The intermediate player is called luteinizing hormone, and it is produced by the pituitary gland in response to a signal sent from another gland in the brain. Its main known job is to travel through the bloodstream to the gonads to trigger sex-hormone production. (Among non-medical people, luteinizing hormone is probably best-known to women who have ever used a home ovulation test—the test looks for the surge in luteinizing hormone levels that signals peak fertility.)

The team found, unexpectedly, that key blood stem cells are covered with receptors for luteinizing hormone. And, what’s more, their experiments with Fred Hutch stem-cell expert Hans-Peter Kiem, MD, PhD, uncovered that the hormone stimulates the cells to multiply (exactly how, the scientists still don’t know). So when luteinizing hormone was taken away via treatment with degarelix in the researchers’ experiments, the few blood stem cells that survived the blast of radiation went into a resting state temporarily. 

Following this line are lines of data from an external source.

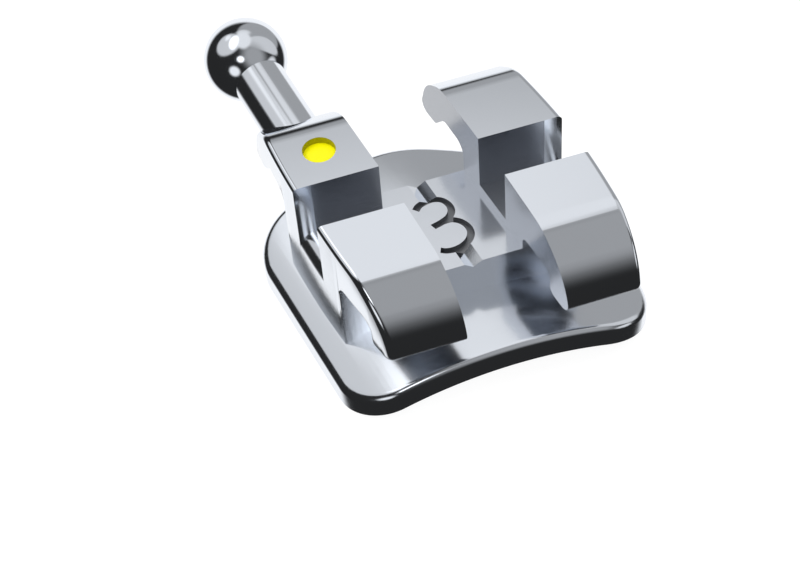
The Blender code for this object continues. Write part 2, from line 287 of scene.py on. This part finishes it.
MOUTH_ARC = range(0, 81, 8)
EDGE_ARC = range(0, 76, 15)
FLAT_BEFORE_EDGE = 0.01 * MM
stations = [0.0, 0.3 * MM, 0.6 * MM, 0.9 * MM, 1.1 * MM]
stations.append(WING_END - WING_EDGE_RADIUS - FLAT_BEFORE_EDGE)
stations += [WING_END - MOUTH_RADIUS * (1 - math.sin(math.radians(a))) for a in MOUTH_ARC]
stations += [WING_END - WING_EDGE_RADIUS * (1 - math.sin(math.radians(a))) for a in EDGE_ARC]
stations.append(WING_END)
stations = sorted(stations)
stations = [-x for x in reversed(stations[1:])] + stations
shape = bmesh.new()
rings = []
for x in stations:
    into_edge = max(0.0, abs(x) - (WING_END - WING_EDGE_RADIUS))
    depth = WING_EDGE_RADIUS - math.sqrt(max(0.0, WING_EDGE_RADIUS**2 - into_edge**2))
    into_mouth = max(0.0, abs(x) - (WING_END - MOUTH_RADIUS))
    drop = MOUTH_RADIUS - math.sqrt(max(0.0, MOUTH_RADIUS**2 - into_mouth**2))
    points = inset(outline, weights, depth)
    points[first_floor] = outline[first_floor] - Vector((0, drop))
    points[first_floor + 1] = outline[first_floor + 1] - Vector((0, drop))
    foot = -PAD_BELOW_SLOT - PAD_THICKNESS / 2 - tooth_drop(x)
    points[0] = Vector((points[0].x, foot))
    points[-1] = Vector((points[-1].x, foot))
    rings.append([shape.verts.new((x, p.x, p.y + SLOT_FLOOR)) for p in points])
loft(shape, rings)

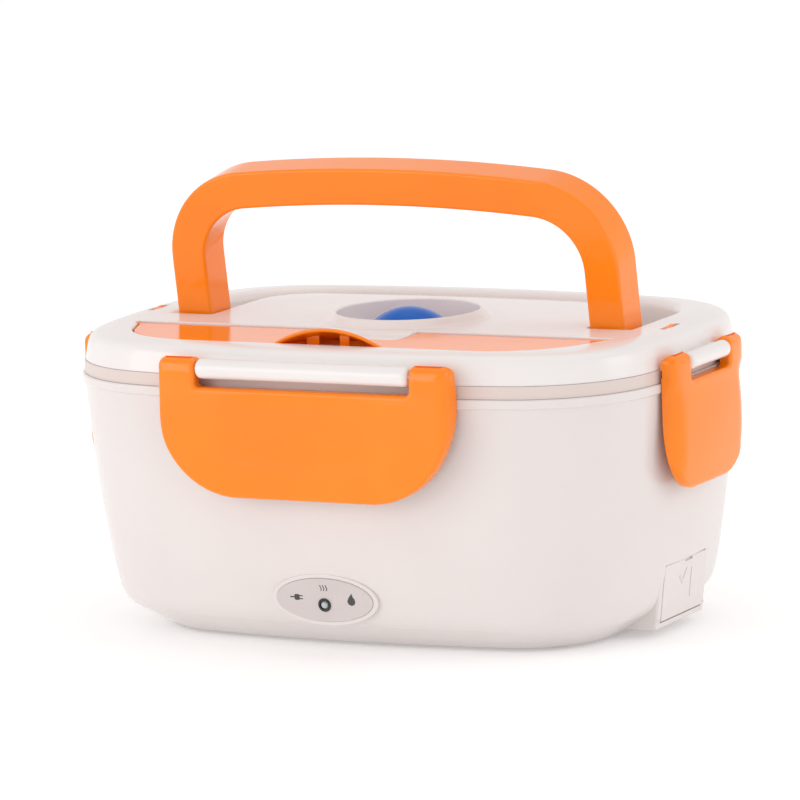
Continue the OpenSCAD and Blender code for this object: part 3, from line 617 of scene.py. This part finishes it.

This likely gave the cells a chance to repair the damage the radiation had caused before activating to regenerate the blood and marrow cells that had died, the researchers speculated.

“If you promote quiescence in the stem cells, leading them not to proliferate, early after radiation, that is actually a beneficial thing,” Dudakov said.

“This was very fascinating, because historically this hormone has been studied in the regulation of sex hormones, with the receptor mainly expressed by the cells of gonads,” Velardi said. “So this really caught our interest.”

This surprise is now opening up an additional area of investigation, besides the team’s ongoing efforts to develop this drug as a treatment for radiation injury: With Fred Hutch colleague Kiem, Dudakov is now working to see whether this property of luteinizing hormone could make it a good laboratory tool for multiplying key blood stem cells used in therapies for cancer or other serious diseases.